Q. What is the depreciation of the Indian rupee? Examine the factors behind its recent depreciation and its impact on the economy in general.


Q . With reference to the Indian economy, consider the following statements: (UPSC CSE 2022)

    1. If the inflation is too high, the Reserve Bank of India (RBI) is likely to buy government securities.
    2. If the rupee is rapidly depreciating, RBI is likely to sell dollars in the market.
    3. If interest rates in the USA or European Union were to fall, that is likely to induce RBI to buy dollars.

Which of the statements given below is/are correct?

    1. 1 and 2 only
    2. 2 and 3 only
    3. 1 and 3 only
    4. 1, 2 and 3

Answer: (b)


Statement 1 is incorrect: To control inflation, the RBI sells the securities in the money market which sucks out excess liquidity from the market. As the number of liquid cash decreases, demand goes down. This part of monetary policy is called the open market operation.

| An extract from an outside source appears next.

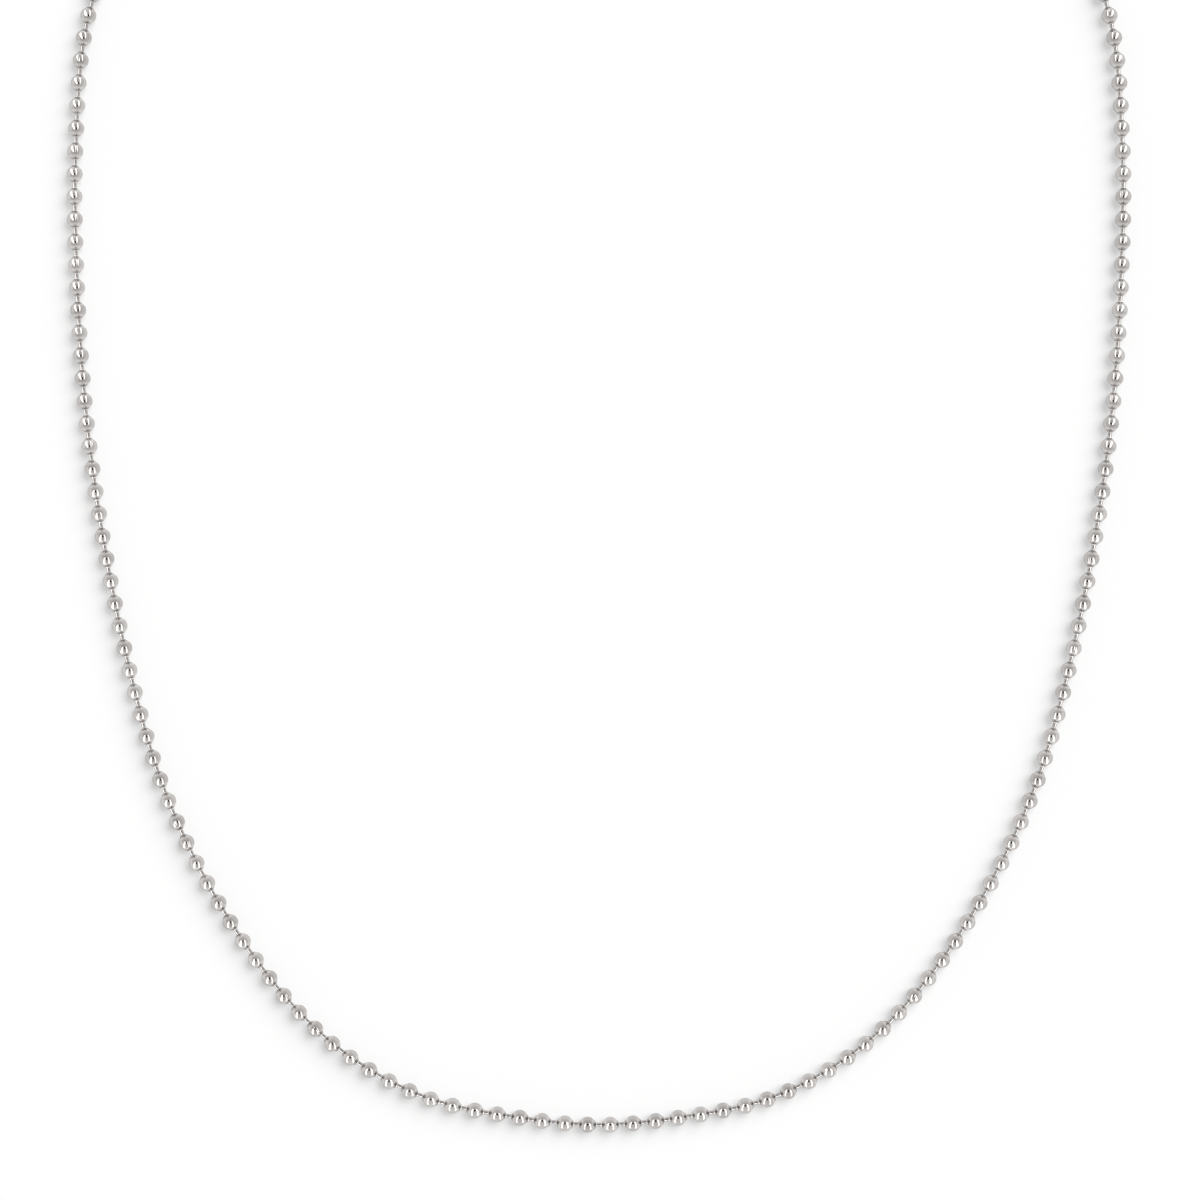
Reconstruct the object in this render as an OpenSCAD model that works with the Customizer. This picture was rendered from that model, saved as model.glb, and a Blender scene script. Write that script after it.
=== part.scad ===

Statement 2 is correct: If the rupee is depreciating, RBI pumps the dollar into the market, this results in an increase in foreign currency supply and a decrease in Rupee supply, thus appreciating its value.

Statement 3 is correct: If interest rates in US and EU fall, investors would like to park more money in emerging markets such as India for better returns, thus Indian market would be flooded with foreign currency. To stabilize it, RBI would likely buy excess dollars.